WRITTEN TASK: Return, unaltered, every line from the beginning of the material below up to and including the one with "const shellEnd = plugFront + plugShell.proud;".

INPUT MATERIAL:
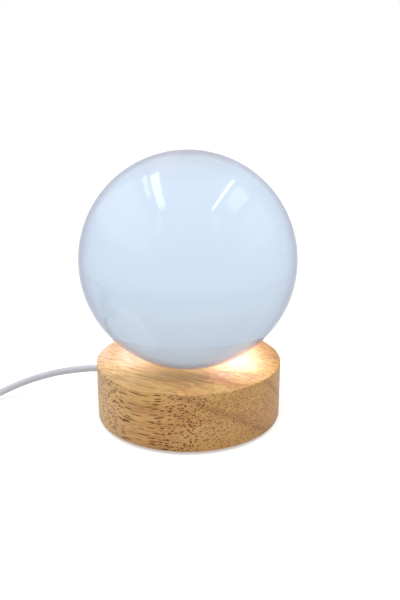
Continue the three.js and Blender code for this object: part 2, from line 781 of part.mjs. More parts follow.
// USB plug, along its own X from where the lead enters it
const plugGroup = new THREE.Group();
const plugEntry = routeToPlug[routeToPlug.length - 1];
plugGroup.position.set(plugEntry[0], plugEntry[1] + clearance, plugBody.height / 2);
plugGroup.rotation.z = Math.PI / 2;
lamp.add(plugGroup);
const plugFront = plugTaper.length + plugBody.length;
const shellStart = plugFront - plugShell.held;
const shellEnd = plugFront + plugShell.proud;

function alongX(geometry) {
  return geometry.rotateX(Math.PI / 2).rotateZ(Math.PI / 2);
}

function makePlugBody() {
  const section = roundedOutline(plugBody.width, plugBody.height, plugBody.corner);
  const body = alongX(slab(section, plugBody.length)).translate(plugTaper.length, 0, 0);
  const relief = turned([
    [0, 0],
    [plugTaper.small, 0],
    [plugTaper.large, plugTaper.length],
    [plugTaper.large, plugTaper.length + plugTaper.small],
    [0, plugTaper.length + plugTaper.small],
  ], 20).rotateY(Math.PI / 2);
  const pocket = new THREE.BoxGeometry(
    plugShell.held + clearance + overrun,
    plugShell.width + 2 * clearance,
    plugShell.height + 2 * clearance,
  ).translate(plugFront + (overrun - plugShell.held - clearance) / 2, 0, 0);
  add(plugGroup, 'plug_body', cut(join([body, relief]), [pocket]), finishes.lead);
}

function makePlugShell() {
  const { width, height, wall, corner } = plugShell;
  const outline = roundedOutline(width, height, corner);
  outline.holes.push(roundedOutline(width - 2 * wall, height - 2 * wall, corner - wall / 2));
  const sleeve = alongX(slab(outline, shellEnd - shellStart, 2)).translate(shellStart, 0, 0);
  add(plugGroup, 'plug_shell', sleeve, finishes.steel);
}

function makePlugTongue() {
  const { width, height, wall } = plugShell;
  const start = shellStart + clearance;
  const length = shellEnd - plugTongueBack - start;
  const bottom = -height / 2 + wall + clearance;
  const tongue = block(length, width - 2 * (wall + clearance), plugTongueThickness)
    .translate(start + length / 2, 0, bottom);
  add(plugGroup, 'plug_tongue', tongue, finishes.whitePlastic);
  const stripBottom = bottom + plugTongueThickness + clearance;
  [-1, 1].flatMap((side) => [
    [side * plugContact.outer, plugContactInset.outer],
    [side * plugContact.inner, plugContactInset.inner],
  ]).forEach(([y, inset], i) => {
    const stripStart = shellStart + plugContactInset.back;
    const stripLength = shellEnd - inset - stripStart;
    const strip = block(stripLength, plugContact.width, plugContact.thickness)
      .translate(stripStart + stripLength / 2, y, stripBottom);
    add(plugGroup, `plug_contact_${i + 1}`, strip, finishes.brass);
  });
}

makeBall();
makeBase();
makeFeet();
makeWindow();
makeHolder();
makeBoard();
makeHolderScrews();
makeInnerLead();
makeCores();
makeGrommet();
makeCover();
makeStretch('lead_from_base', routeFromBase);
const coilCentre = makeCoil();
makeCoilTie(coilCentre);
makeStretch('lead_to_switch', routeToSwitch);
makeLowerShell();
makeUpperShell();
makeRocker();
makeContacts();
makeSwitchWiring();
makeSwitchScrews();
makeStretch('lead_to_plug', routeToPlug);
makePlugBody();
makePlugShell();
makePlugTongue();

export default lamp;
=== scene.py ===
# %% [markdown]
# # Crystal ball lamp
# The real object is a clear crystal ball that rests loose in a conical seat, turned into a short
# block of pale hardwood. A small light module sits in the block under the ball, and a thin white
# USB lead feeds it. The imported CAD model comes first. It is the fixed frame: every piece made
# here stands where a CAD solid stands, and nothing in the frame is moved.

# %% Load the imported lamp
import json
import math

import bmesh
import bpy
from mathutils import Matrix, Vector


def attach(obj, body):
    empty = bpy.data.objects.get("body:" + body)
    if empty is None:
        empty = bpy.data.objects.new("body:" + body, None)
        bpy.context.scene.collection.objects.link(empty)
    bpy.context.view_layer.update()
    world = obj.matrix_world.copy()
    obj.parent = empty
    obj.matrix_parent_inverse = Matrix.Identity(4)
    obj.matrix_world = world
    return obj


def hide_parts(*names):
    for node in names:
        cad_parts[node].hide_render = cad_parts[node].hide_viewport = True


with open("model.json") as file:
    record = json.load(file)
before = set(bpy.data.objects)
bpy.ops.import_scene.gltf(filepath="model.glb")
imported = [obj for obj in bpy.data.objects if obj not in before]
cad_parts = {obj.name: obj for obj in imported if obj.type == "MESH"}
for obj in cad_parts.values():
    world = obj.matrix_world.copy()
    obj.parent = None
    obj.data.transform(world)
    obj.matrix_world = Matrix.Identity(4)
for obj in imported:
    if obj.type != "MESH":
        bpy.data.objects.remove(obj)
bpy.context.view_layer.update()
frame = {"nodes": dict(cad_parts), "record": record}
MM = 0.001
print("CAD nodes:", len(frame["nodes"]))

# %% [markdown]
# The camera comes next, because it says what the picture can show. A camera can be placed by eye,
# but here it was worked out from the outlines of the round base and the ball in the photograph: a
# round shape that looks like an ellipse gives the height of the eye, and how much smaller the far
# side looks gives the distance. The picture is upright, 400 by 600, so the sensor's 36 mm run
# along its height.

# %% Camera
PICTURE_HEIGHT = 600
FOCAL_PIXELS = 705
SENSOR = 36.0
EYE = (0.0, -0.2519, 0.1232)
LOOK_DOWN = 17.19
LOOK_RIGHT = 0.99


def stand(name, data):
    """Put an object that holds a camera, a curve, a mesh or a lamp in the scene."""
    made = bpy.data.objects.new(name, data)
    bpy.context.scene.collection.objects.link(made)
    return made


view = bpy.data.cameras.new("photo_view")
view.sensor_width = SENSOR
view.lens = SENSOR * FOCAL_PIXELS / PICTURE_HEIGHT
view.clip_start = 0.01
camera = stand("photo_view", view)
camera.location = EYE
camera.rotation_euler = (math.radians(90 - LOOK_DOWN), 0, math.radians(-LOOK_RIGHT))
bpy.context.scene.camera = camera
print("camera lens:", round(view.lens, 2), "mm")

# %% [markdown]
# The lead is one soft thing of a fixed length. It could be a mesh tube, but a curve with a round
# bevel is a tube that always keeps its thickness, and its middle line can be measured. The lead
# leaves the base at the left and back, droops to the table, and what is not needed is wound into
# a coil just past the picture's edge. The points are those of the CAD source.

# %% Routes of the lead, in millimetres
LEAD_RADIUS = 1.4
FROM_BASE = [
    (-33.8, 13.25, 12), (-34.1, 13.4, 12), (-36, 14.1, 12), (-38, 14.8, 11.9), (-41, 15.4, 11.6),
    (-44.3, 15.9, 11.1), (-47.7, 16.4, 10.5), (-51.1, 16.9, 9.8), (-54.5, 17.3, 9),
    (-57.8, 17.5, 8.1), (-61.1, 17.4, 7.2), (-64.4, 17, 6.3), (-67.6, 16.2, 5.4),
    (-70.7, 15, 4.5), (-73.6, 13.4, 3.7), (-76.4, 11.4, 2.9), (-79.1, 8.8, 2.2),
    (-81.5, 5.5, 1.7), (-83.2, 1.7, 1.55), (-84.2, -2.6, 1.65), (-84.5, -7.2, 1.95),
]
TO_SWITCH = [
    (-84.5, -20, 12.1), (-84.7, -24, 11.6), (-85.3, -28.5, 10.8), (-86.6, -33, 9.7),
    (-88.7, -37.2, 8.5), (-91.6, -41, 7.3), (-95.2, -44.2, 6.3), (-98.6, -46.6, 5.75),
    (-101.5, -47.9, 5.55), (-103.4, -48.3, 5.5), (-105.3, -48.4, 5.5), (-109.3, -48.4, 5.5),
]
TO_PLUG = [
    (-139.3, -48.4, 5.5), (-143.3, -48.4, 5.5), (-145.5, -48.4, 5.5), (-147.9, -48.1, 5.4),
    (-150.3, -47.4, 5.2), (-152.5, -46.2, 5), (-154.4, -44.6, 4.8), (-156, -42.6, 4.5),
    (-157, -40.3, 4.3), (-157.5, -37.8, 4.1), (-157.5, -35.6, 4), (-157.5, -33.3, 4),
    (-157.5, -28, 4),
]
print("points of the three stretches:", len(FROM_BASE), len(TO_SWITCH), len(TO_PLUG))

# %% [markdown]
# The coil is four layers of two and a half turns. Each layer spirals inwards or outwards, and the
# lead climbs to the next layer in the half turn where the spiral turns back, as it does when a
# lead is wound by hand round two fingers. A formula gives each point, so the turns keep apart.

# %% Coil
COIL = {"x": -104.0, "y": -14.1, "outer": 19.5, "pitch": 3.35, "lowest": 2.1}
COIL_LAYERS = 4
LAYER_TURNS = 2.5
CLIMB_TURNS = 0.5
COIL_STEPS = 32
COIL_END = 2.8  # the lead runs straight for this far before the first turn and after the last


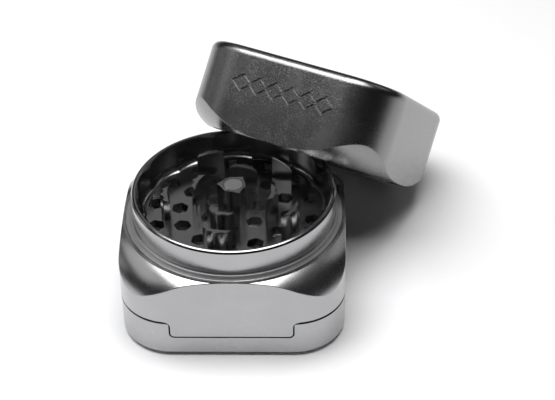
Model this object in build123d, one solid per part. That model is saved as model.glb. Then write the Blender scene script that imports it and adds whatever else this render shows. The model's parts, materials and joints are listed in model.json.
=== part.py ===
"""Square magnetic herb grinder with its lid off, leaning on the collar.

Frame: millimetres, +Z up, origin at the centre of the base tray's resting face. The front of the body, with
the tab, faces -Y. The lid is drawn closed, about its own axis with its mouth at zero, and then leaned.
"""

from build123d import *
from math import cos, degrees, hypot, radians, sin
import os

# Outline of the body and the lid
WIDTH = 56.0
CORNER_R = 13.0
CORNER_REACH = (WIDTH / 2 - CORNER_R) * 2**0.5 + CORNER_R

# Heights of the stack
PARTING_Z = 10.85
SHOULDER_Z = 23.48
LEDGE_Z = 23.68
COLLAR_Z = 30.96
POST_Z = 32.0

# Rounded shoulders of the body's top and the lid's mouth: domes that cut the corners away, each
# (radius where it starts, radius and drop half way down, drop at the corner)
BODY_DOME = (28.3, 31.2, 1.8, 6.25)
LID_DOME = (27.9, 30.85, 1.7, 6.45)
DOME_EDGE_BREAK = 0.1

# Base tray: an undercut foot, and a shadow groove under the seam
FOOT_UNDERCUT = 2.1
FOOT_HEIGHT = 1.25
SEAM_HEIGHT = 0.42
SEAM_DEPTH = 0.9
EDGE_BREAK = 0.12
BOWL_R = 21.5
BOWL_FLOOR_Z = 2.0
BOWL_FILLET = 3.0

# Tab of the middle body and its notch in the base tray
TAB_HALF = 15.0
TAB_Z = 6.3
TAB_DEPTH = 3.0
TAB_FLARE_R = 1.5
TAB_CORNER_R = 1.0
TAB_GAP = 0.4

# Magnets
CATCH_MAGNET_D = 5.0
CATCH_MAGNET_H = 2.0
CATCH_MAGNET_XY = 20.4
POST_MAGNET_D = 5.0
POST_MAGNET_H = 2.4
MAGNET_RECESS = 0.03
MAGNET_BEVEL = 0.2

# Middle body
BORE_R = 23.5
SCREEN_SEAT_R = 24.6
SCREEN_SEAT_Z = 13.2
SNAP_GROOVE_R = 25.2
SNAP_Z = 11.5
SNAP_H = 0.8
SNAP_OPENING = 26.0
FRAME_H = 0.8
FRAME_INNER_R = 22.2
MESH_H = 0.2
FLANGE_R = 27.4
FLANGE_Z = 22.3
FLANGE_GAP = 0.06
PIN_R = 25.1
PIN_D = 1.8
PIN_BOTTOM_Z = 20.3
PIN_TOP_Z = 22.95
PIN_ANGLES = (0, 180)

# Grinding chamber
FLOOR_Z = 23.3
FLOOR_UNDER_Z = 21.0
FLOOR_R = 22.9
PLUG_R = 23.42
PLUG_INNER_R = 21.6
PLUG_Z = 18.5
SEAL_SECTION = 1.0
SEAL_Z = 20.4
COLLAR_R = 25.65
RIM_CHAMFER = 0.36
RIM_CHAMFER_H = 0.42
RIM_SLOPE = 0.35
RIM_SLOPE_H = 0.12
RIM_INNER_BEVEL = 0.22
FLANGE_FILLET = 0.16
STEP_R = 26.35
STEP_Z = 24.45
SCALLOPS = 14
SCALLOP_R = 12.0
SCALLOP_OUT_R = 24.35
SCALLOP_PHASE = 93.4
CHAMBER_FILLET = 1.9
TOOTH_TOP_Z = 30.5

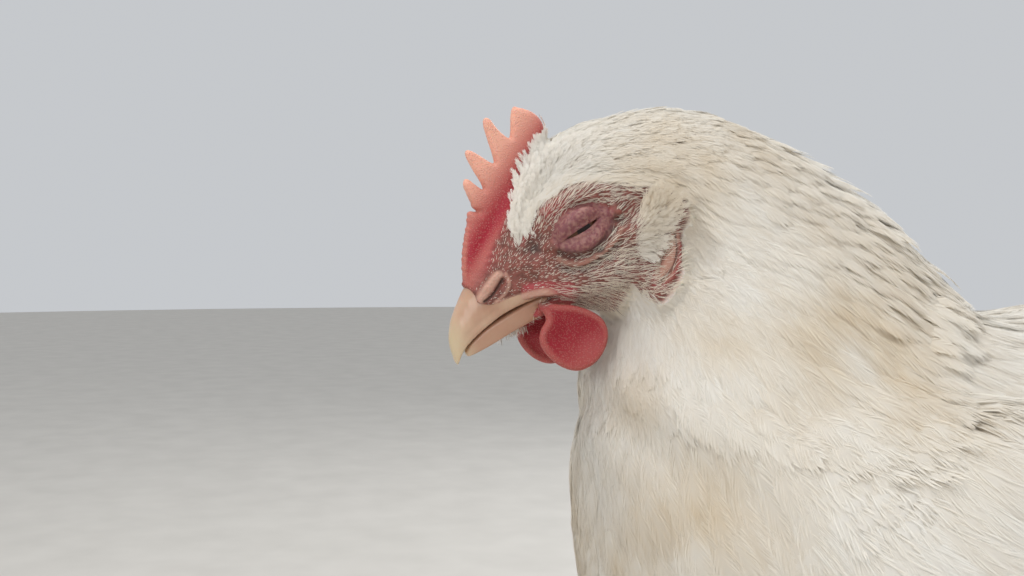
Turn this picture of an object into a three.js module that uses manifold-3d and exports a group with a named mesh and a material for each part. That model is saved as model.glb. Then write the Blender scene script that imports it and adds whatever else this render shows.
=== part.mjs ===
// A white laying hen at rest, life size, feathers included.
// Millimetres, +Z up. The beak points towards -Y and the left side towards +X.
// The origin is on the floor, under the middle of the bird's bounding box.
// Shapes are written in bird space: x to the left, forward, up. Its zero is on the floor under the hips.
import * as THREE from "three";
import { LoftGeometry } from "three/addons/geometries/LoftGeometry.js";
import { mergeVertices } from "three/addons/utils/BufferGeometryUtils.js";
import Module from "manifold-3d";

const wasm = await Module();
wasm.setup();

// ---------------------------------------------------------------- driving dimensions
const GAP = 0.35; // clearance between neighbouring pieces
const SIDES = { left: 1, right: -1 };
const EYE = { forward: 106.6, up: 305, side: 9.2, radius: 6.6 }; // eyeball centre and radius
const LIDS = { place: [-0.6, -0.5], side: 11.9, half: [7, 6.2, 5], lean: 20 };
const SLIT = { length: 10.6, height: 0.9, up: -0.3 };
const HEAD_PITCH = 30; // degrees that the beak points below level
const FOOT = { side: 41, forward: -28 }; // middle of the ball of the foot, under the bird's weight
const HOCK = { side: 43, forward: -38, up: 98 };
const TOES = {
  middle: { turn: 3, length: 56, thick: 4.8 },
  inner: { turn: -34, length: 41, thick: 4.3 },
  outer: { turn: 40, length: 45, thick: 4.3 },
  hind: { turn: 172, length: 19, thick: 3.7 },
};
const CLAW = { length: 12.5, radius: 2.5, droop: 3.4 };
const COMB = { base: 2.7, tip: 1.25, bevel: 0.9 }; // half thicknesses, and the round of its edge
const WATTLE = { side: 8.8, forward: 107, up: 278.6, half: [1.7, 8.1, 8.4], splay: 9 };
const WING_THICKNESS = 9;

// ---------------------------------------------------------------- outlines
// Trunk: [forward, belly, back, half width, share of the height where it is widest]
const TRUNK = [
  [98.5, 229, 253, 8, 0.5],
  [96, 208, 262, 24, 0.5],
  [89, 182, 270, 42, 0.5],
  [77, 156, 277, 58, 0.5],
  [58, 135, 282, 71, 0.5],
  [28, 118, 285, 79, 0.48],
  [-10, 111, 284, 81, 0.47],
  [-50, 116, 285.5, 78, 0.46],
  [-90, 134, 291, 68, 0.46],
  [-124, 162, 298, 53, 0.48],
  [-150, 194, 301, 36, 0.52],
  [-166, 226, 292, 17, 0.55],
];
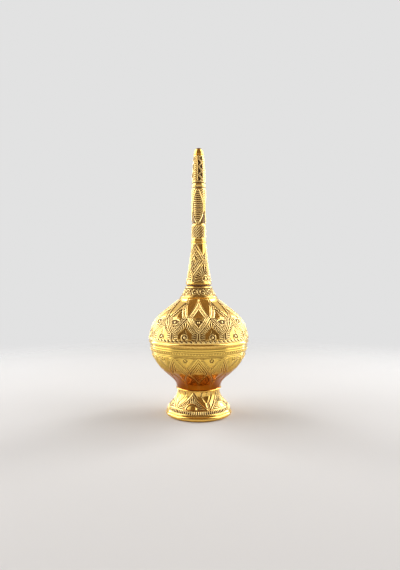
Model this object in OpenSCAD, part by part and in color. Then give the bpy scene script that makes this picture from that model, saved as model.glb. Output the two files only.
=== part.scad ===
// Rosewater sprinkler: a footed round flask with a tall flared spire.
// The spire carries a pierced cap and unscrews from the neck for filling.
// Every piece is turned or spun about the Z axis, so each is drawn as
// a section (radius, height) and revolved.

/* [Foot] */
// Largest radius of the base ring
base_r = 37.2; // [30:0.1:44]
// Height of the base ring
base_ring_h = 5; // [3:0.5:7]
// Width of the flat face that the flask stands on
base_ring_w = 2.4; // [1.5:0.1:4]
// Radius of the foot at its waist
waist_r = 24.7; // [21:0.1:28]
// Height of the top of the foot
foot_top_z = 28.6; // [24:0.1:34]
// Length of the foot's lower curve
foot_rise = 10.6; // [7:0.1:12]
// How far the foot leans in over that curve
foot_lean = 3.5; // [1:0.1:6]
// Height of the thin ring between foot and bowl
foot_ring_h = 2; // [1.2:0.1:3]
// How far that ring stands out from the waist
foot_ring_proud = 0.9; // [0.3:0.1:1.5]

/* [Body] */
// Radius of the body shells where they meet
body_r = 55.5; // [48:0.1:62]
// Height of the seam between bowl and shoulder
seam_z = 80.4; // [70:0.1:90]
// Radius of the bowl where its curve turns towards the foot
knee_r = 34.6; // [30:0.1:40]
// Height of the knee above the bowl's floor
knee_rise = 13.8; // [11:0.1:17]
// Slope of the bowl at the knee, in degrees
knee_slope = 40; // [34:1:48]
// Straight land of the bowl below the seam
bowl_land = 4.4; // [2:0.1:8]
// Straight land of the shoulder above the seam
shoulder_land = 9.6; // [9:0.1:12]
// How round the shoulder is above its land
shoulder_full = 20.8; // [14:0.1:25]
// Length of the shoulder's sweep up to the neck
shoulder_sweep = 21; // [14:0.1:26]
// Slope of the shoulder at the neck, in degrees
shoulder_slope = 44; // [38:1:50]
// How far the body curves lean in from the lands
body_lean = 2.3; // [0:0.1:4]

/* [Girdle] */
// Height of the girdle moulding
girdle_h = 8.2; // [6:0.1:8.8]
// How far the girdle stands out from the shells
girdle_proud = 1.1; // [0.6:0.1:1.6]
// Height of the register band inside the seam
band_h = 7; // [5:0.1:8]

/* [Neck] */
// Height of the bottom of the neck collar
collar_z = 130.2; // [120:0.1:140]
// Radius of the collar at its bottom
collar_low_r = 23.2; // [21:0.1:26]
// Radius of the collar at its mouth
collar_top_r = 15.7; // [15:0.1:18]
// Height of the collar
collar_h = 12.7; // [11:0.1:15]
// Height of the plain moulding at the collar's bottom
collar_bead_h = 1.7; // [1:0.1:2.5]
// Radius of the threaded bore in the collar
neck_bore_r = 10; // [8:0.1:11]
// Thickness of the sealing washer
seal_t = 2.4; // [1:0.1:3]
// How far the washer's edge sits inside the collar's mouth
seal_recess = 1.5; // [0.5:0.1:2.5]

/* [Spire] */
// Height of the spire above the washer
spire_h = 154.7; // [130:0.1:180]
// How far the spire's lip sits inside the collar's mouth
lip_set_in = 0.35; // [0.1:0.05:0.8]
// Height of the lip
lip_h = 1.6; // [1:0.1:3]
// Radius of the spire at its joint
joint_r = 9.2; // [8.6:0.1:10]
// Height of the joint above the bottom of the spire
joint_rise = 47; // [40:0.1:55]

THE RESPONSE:
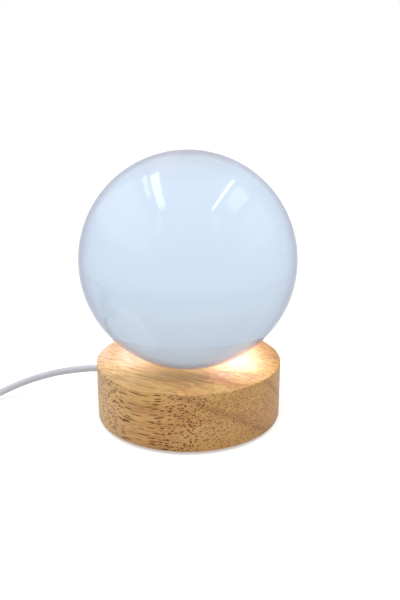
Continue the three.js and Blender code for this object: part 2, from line 781 of part.mjs. More parts follow.
// USB plug, along its own X from where the lead enters it
const plugGroup = new THREE.Group();
const plugEntry = routeToPlug[routeToPlug.length - 1];
plugGroup.position.set(plugEntry[0], plugEntry[1] + clearance, plugBody.height / 2);
plugGroup.rotation.z = Math.PI / 2;
lamp.add(plugGroup);
const plugFront = plugTaper.length + plugBody.length;
const shellStart = plugFront - plugShell.held;
const shellEnd = plugFront + plugShell.proud;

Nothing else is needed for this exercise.